Speed limits? Taxation? Putting ketchup on your hot dog? Eating Smarties but failing to reserve those if crimson hue? Masking violations?
Putting ketchup on a hot dog isn’t illegal as far as I know, and there is no law about how to eat Smarties. I don’t know what masking violations are, but many people speed, and I assume many cheat on their taxes. If I had to guess, I’d say speeding is the most flouted law in the US.
I would’ve guessed littering based on the amount of trash I see lying around but I’ll admit that I very rarely actually witness acts of littering. The same can’t be said for speeding, which I see happening hundreds of times each day.
Assuming the letter of the law forbids driving even one or two miles per hour above the speed limit, even for a few seconds (am I right about this?), I’m guessing that this is the one that is technically broken most often. (It’s the only law I can think of that I regularly break—although I generally try to obey the spirit of the law, if not the letter.)
I would say speeding, littering, and not reporting income, find a dime on the sidewalk and don’t report it as income? Shame shame shame.
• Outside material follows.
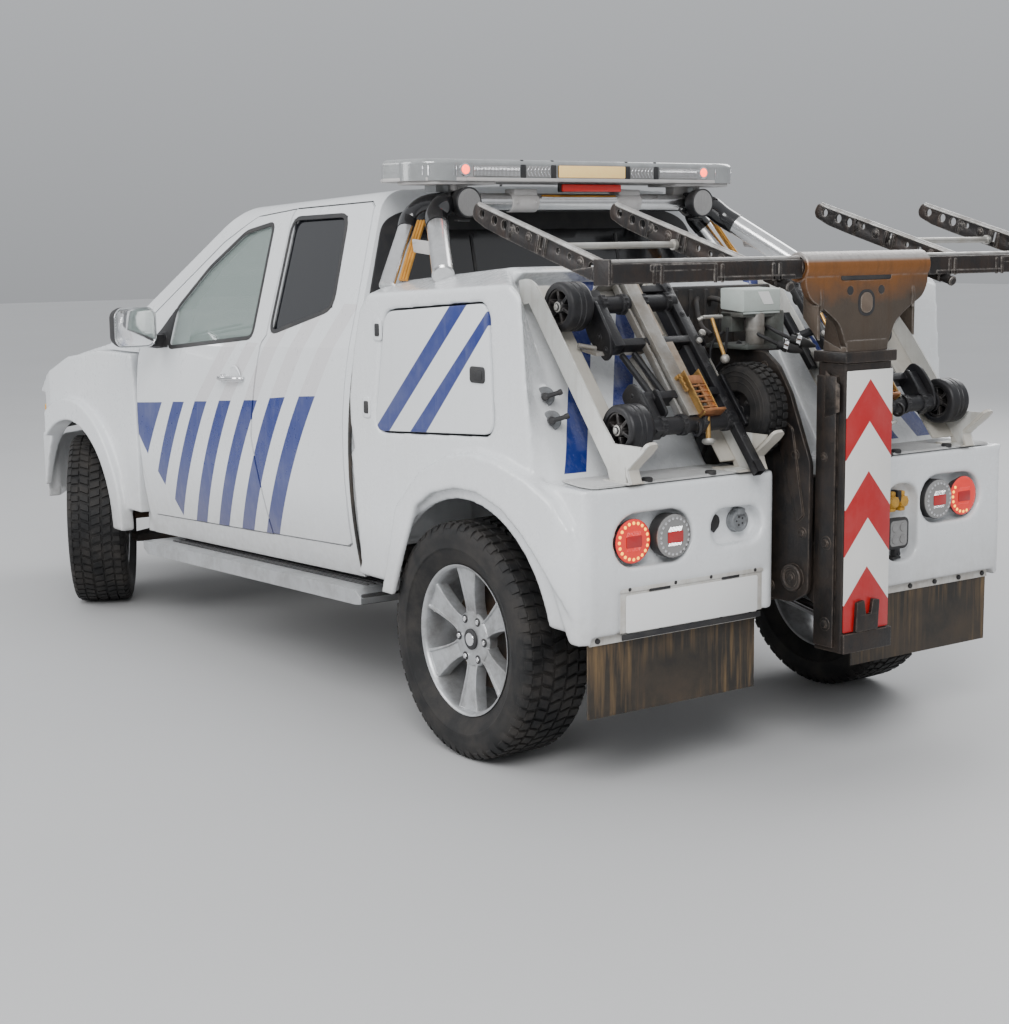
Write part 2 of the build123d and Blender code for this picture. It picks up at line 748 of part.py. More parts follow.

I’m guessing it would be jaywalking.
Any local laws along the lines of not putting ketchup on hot dogs are usually passed tongue-in-cheek and not meant to be taken seriously. For example, I have heard of a Georgia town that has outlawed eating fried chicken with utensils, but they have an annual fried-chicken festival and passed that law only for publicity purposes. I doubt anyone has ever taken it seriously.
Balanced out by the wind blowing that dollar bill out your wallet when you were opening it to give to a charity kettle.
That’s a weather related loss, right?
Laws vary by locality, of course, but in most jurisdictions, I don’t think you’re required to report or pay taxes on trivial sources of income such as finding a dime on the sidewalk.
And you can always see litter, but that doesn’t mean that everyone is littering: It only takes a few litterers to produce all the mess that we see. Pretty much everyone, though, goes at least a little above the posted speed limit.
A law like that can’t be the most flouted, anyway, since the number of people who even can flout it is limited to the people of that town.
Yes, of course. I mentioned it only because the OP mentioned putting ketchup on hot dogs, and that would be an example of such a “law.”
The law against indecent exposure. Cite: see the thread on cargo shorts.
Nah, I think most people never, or only very rarely, drive when they’re above the legal limit. And those who do, break other laws as well. After all, drunk driving wouldn’t be as bad if the drunk driver could be counted on to scrupulously obey all other driving laws.
Not even close. Anyone who drives to work speeds at least twice a day. Not many people drink nearly that much.
Maybe improper lane change might be a close second, if not tied for first. Many people act like they aren’t aware that their car even has turn signals or what they are used for.
Yeah–it’s difficult to imagine that anything else comes close to breaking the speed limit law. Even if you say that the law can be broken a maximum of once per trip, plenty of people–possibly the majority of drivers–break this on a daily basis. It’s difficult to think of any other law that tens or hundreds of millions of Americans break on a daily basis.
Depends on jurisdiction. In Seattle they ticket it, and almost no one does it. Or at least it was that way when I lived in the city.
Where I live, signaling a lane change prompts enemy drivers to deliberately cut you off from making that needed lane change. I’ve had them nearly run me off the road, force me to make an undesired exit, keep me from making a needed exit, etc.
I think I’d agree with speed laws being most commonly broken. I can be on the freeway at 5-10 over posted speed and be passed by even police cars (not running with lights/sirens, just part of the traffic flow). Seems like a large percentage in my area only really consider speed a problem in residential or school zones (and some jackasses not even then).
Naw, anything less than a dollar is legit.
Speeding, hands down.
Putting ketchup on a hot dog is a moral law in some cities. Failure to observe proper Smarties protocol is a law of etiquette. But sure, not really illegal. Fortunately, I was extremely serious when I proposed these things.
Ketchup on a hot dog is fine… if you are a kid. Otherwise I look sideways. Mind you, whatever floats your boat.
What is "proper Smarties protocol "??
Not only is it flouted by motorists, it’s ignored to an extent by us enforcers. In reality a cite could be issued at just 1 over but with only a few exceptions the rule is 5-10 over. Around here it’s 13 over. The prosecutor isn’t going to charge less than that and a judge isn’t going to convict on less that.